La dernière partie du livre est consacrée à l’image, à la représentation, singulièrement dans le cinéma. Il est spécialement question d’Andrei Tarkovski. La réserve constitue pour ceux qui maîtrisent l’art de l’image un signal, une limite. « Au-delà de sa fonction de représentation, il y a dans l’image une puissance redoutable de production du réel dont témoignent les violents combats dont elle a été et est toujours la cause : qui contrôle les images contrôle la pensée des hommes et leur destin […]. Pour rester puissance de résistance éthique, l’image doit alors préserver, en son cœur, l’altérité des regards qui la contemplent » p.250-251. « Le Christ n’est pas dans l’icône, l’icône est vers le Christ qui ne cesse de se retirer.
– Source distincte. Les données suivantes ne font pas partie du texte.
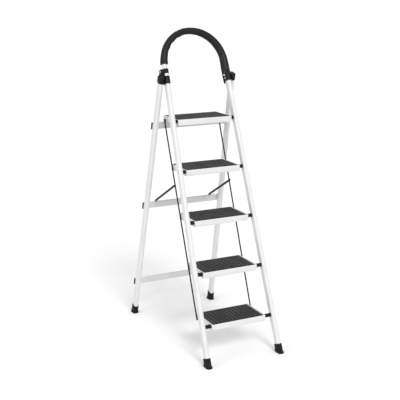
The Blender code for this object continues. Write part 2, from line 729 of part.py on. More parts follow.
# ---- assembly -----------------------------------------------------------------------------
def build_front():
    for side, word in SIDES:
        front_rail(side, word)
        foot(f"front_foot_{word}", front_frame(side), FRONT_LEAN, FRONT_FOOT_HEIGHT)
        top_joint(side, word)
        hinge_pin(side, word)
    handle_tube()
    handle_grip()


def build_steps():
    top_body = None
    for number in range(1, STEP_COUNT + 1):
        body = body_empty(f"step_{number}", step_pivot(number))
        tread(number, body)
        step_mat(number, body)
        for side, word in SIDES:
            step_mountings(number, side, word)
        top_body = body
    return top_body


def build_rear():
    body = body_empty("rear_frame", Vector((0, HINGE_Y, HINGE_Z)))
    straps = {}
    for side, word in SIDES:
        rear_leg(side, word, body)
        rear_hinge_cap(side, word, body)
        foot(f"rear_foot_{word}", rear_frame(side), REAR_LEAN, REAR_FOOT_HEIGHT, body)
    for name, z in zip(STRAP_NAMES, STRAP_Z):
        straps[name] = rear_strap(name, z, body)
    for side, word in SIDES:
        link_bracket(straps["middle"], side, word)
    return body


def build_folding_gear(top_step, rear):
    rods = body_empty("lift_rods", rod_eye(STEP_COUNT), top_step)
    links = body_empty("fold_links", link_foot(), rear)
    for side, word in SIDES:
        lift_rod(side, word, rods)
        fold_link(side, word, links)


clear_scene()
PARTS = new_collection("step_ladder")
CUTTERS = new_collection("cutters")
WHITE_STEEL = material("white_powder_coat", (0.86, 0.86, 0.86), 0.35)
BLACK_PLASTIC = material("black_plastic", (0.025, 0.025, 0.027), 0.45)
RUBBER = material("black_rubber", (0.02, 0.02, 0.02), 0.75)
MAT_RUBBER = material("ribbed_mat", (0.035, 0.035, 0.038), 0.8)
FOAM = material("grip_foam", (0.045, 0.045, 0.048), 0.85)
BLACK_STEEL = material("black_steel", (0.02, 0.02, 0.022), 0.4)
ZINC = material("zinc_plate", (0.62, 0.63, 0.64), 0.35, 1.0)
build_front()
build_folding_gear(build_steps(), build_rear())
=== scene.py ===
"""Looks of a folding five-step step ladder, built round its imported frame.

Every piece is modelled here again in fine mesh at the place the frame gives, in metres, and
rides on the frame's body.  Step 1 is the lowest step.
"""
import json
import math

import bmesh
import bpy
from mathutils import Matrix, Vector, noise


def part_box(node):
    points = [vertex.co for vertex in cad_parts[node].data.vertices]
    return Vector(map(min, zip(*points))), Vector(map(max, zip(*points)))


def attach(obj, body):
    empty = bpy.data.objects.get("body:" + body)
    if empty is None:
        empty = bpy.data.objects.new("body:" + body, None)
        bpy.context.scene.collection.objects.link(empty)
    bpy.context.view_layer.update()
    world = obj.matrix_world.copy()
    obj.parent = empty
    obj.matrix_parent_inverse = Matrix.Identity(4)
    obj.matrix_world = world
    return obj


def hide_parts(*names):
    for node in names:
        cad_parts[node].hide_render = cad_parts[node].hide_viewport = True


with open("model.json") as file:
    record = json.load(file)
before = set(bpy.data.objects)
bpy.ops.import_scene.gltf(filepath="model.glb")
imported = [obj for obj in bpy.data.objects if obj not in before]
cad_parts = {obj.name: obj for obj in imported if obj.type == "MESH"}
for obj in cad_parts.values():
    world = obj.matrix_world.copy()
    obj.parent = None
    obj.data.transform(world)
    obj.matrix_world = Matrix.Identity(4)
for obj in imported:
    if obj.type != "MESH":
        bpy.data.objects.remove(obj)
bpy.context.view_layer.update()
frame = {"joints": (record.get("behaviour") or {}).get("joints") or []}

JOINTS = {joint["name"]: joint for joint in frame["joints"]}
X_AXIS = Vector((1, 0, 0))
SIDES = ((-1, "left"), (1, "right"))
STEPS = (1, 2, 3, 4, 5)

# ---- sections and small sizes -------------------------------------------------------------
TUBE_WIDTH = 0.022
TUBE_DEPTH = 0.038
TUBE_CORNER = 0.009
TUBE_WALL = 0.0015
SHEET = 0.0015

TRAY_RIM = 0.0029                # the tray's rolled rim stands this far above its box
TRAY_LIP = 0.0055                # width of the lower edge's turned-in lip
TRAY_CORNER = 0.0042

MAT_RELIEF = 0.0009              # how far the studs stand above the mat's field
MAT_RIM = 0.005                  # plain border
MAT_CORNER = 0.0060
LANE_PITCH = 0.0215              # from one front-to-back lane of studs to the next
STUD_PITCH = 0.0086              # along a lane
STUD_LENGTH = 0.0138
STUD_WIDTH = 0.0046
STUD_TURN = 28                   # degrees, one way and the other in alternate lanes
STUD_CLEAR_X = 0.47              # shares of a stud's length kept between the outermost
STUD_CLEAR_Y = 0.40              # studs' middles and the mat's border

# Heights of the top joint and the rear leg's cap are from the hinge.
SLEEVE_WALL = 0.003
SLEEVE_WIDTH = TUBE_WIDTH + 2 * SLEEVE_WALL
SLEEVE_DEPTH = TUBE_DEPTH + 2 * SLEEVE_WALL
SLEEVE_CORNER = TUBE_CORNER + SLEEVE_WALL
SLEEVE_LOW = -0.0293
SLEEVE_HIGH = {-1: 0.0070, 1: 0.0100}        # by side; the foam reaches down to the right one
TONGUE_LOW = -0.0388
TONGUE_STANDS = 0.003            # proud of the sleeve, inboard
TONGUE_STEPS = 8
TONGUE_FRONT = 0.0115            # the tongue's edges at its tail, and how far they move
TONGUE_BACK = 0.0170             # towards the rear by its top
TONGUE_FRONT_SHIFT = -0.0030
TONGUE_BACK_SHIFT = 0.0042
COLLAR_LOW = 0.0190
COLLAR_HIGH = 0.0423
COLLAR_WIDTH = 0.028
COLLAR_DEPTH = 0.040
BOSS_HEIGHT = 0.0308
BOSS_RADIUS = 0.0085
BOSS_REACH = 0.0285              # from the rail's axis to the boss's face
BOSS_LENGTH = 0.0153
WEB_LOW = 0.0208                 # web that ties the boss to the collar
WEB_WIDTH = 0.015
LUG_X = -0.0201                  # middle of the lug and of the heel under it
LUG_SIZE = (0.0164, 0.0325)
LUG_Y = 0.0038
LUG_HEIGHTS = (0.0214, 0.0436)
HEEL_SIZE = (0.0160, 0.0052)
HEEL_Y = 0.0174
HEEL_HEIGHTS = (0.0182, 0.0250)
LOWER_BOLT = -0.0152
BOLT_RADIUS = 0.0045
BOSS_BOLT_RADIUS = 0.0056
CAP_LOW = -0.0240
CAP_HIGH = 0.0108
CAP_CROWN = 0.0198               # radius of the left cap's dome, round the hinge

# Heights of the handle and its foam are from the hinge too.
HANDLE_RADIUS = 0.0125
HANDLE_FOOT = 0.0253
HANDLE_BEND = 0.0693
GRIP_LEFT_END = 0.0663
GRIP_RIGHT_END = 0.0105
GRIP_COLLAR_TOP = 0.0453
GRIP_COLLAR_BORE = 0.0206
GRIP_COLLAR_TAPER = 0.05         # height in which the foam narrows above the collar
GRIP_RADIUS = 0.0181
GRIP_TOP_RADIUS = 0.0170
GRIP_TOP_EXTRA = 0.0014          # more radius on the right half of the bend
GRIP_SHOULDER_RADIUS = 0.0204
GRIP_RIGHT_RADIUS = 0.0224
GRIP_BEND_LOW = 0.151            # the bend's thinner foam starts here
GRIP_BEND_SPAN = 0.08
GRIP_MIDDLE_X = -0.02            # left to right change of the foam starts here
GRIP_MIDDLE_SPAN = 0.08
GRIP_SAG = 0.0008                # towards the loop's middle, all round
GRIP_SAG_RIGHT = 0.0006          # more on the right
GRIP_SAG_LEG = {-1: 0.0008, 1: 0.0012}       # and more on the straight parts, by side
GRIP_FLARE = 0.0042              # of the left rim, outward
GRIP_FLARE_SPAN = 0.045
GRIP_CREASE = 0.0024
CREASE_FIRST = math.radians(146)             # angles round the bend, from its right end
CREASE_PITCH = math.radians(17)
CREASE_LAST = math.radians(78)
CREASE_FADE = math.radians(45)
GRIP_LUMPS = 0.0005
GRIP_FLAT_X = 0.1874             # the foam is flattened here against the rear cap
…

Images et icônes sont deux substances distinctes et différentes, l’icône tire son pouvoir du manque, de l’absence, dans la représentation de ce qui est représenté » p. 252.

Enfin, alors que notre actualité exalte la puissance, en particulier celle de leaders et de chefs d’Etat qui font fi de tout droit international, au risque que les simples citoyens pensent que, pour eux aussi, à leur niveau, seule la puissance serait l’attitude à adopter, l’attitude de réserve dit le primat de l’humilité, de l’écoute et la défense du petit, l’impérieuse nécessité de la douceur. Il sera toujours plus moral d’être du côté des humiliés et des vaincus – on peut être soi-même de ceux-là. Les Béatitudes évangéliques demeurent le chemin, en contradiction, sans doute de plus en plus manifeste, avec l’esprit du monde.
« Je m’aperçois d’une chose : au fond ce que j’aime, ce qui me touche, c’est la beauté non reconnue, c’est la faiblesse d’arguments, c’est la modestie. Ceux qui n’ont pas la parole, c’est à ceux-là que je veux la donner. Voilà où ma position politique et ma position esthétique se rejoignent. Rabaisser les puissants m’intéresse moins que glorifier les humbles. Les humbles : le galet, l’ouvrier, la crevette, le tronc d’arbre, et tout le monde inanimé, tous ceux qui ne parlent pas » Francis Ponge, ‘’Je suis un susciteur’’, poème inédit (1942), in Nouveau Nouveau Recueil, tome I, Gallimard, 1992, p. 187 (cité p. 260).